Figure 4. Emotion and Talk.

In addition, when people exchange their gossip, it can spread through broader social networks. If gossip is transmitted from one person to another, the second person can transmit it to a third person, who then in turn transmits it to a fourth, and so on through a chain of communication. This often happens for emotive stories (Box 2). If gossip is repeatedly transmitted and spread, it can reach a large number of people. When stories travel through communication chains, they tend to become conventionalized (Bartlett, 1932). A Native American tale of the “War of the Ghosts” recounts a warrior’s encounter with ghosts traveling in canoes and his involvement with their ghostly battle. He is shot by an arrow but doesn’t die, returning home to tell the tale. After his narration, however, he becomes still, a black thing comes out of his mouth, and he eventually dies. When it was told to a student in England in the 1920s and retold from memory to another person, who, in turn, retold it to another and so on in a communication chain, the mythic tale became a story of a young warrior going to a battlefield, in which canoes became boats, and the black thing that came out of his mouth became simply his spirit (Bartlett, 1932). In other words, information transmitted multiple times was transformed to something that was easily understood by many, that is, information was assimilated into the common ground shared by most people in the linguistic community.
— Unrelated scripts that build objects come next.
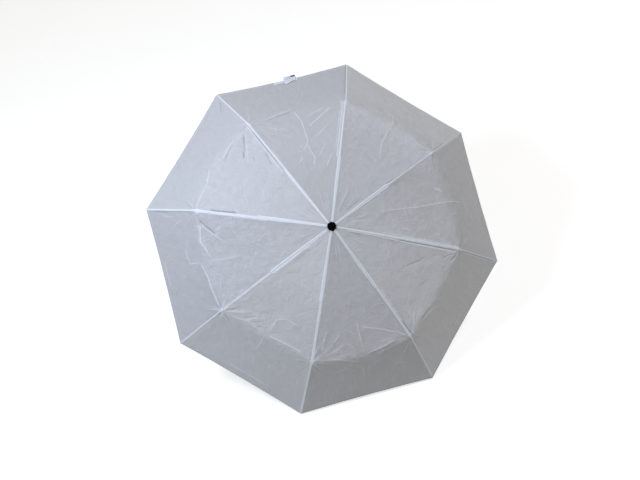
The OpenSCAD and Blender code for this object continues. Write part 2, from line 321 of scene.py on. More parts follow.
# finish: base colour, worn colour, metallic, roughness, grain scale, bump in metres
finishes = {
    "capPlastic": ((0.0012, 0.0012, 0.0013, 1), (0.0025, 0.0025, 0.0027, 1), 0.0, 0.8, 700.0, 0.00002),
    "crownPlastic": ((0.020, 0.020, 0.022, 1), (0.050, 0.050, 0.052, 1), 0.0, 0.45, 500.0, 0.00004),
    "gripPlastic": ((0.028, 0.028, 0.030, 1), (0.060, 0.060, 0.062, 1), 0.0, 0.62, 1400.0, 0.00008),
    "tubeSteel": ((0.66, 0.67, 0.69, 1), (0.42, 0.42, 0.43, 1), 1.0, 0.24, 160.0, 0.00002),
    "ribSteel": ((0.52, 0.53, 0.55, 1), (0.30, 0.28, 0.27, 1), 1.0, 0.42, 240.0, 0.00004),
    "wireSteel": ((0.60, 0.61, 0.63, 1), (0.34, 0.31, 0.29, 1), 1.0, 0.36, 300.0, 0.00003),
    "tipPlating": ((0.78, 0.79, 0.81, 1), (0.46, 0.46, 0.47, 1), 1.0, 0.2, 260.0, 0.00002),
    "rivetSteel": ((0.70, 0.70, 0.72, 1), (0.38, 0.36, 0.35, 1), 1.0, 0.3, 400.0, 0.00002),
    "threadWhite": ((0.72, 0.73, 0.76, 1), (0.55, 0.56, 0.60, 1), 0.0, 0.85, 2600.0, 0.00012),
}
capShine = 0.03             # the cap is dull, the other plastics shine as usual


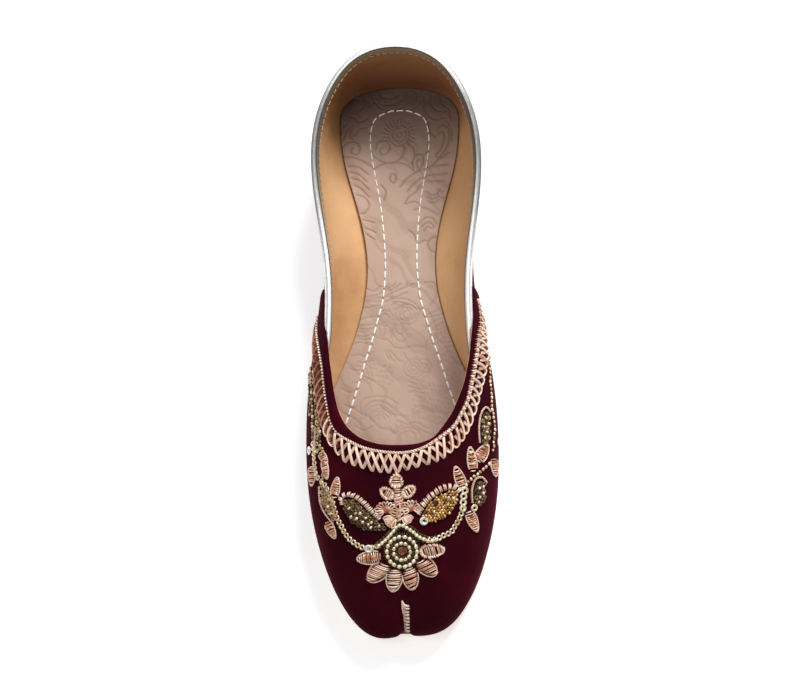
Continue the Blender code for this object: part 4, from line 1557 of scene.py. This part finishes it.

More recently, Kashima (2000) conducted a similar experiment using a story that contained sequence of events that described a young couple’s interaction that included both stereotypical and counter-stereotypical actions (e.g., a man watching sports on TV on Sunday vs. a man vacuuming the house). After the retelling of this story, much of the counter-stereotypical information was dropped, and stereotypical information was more likely to be retained. Because stereotypes are part of the common ground shared by the community, this finding too suggests that conversational retellings are likely to reproduce conventional content.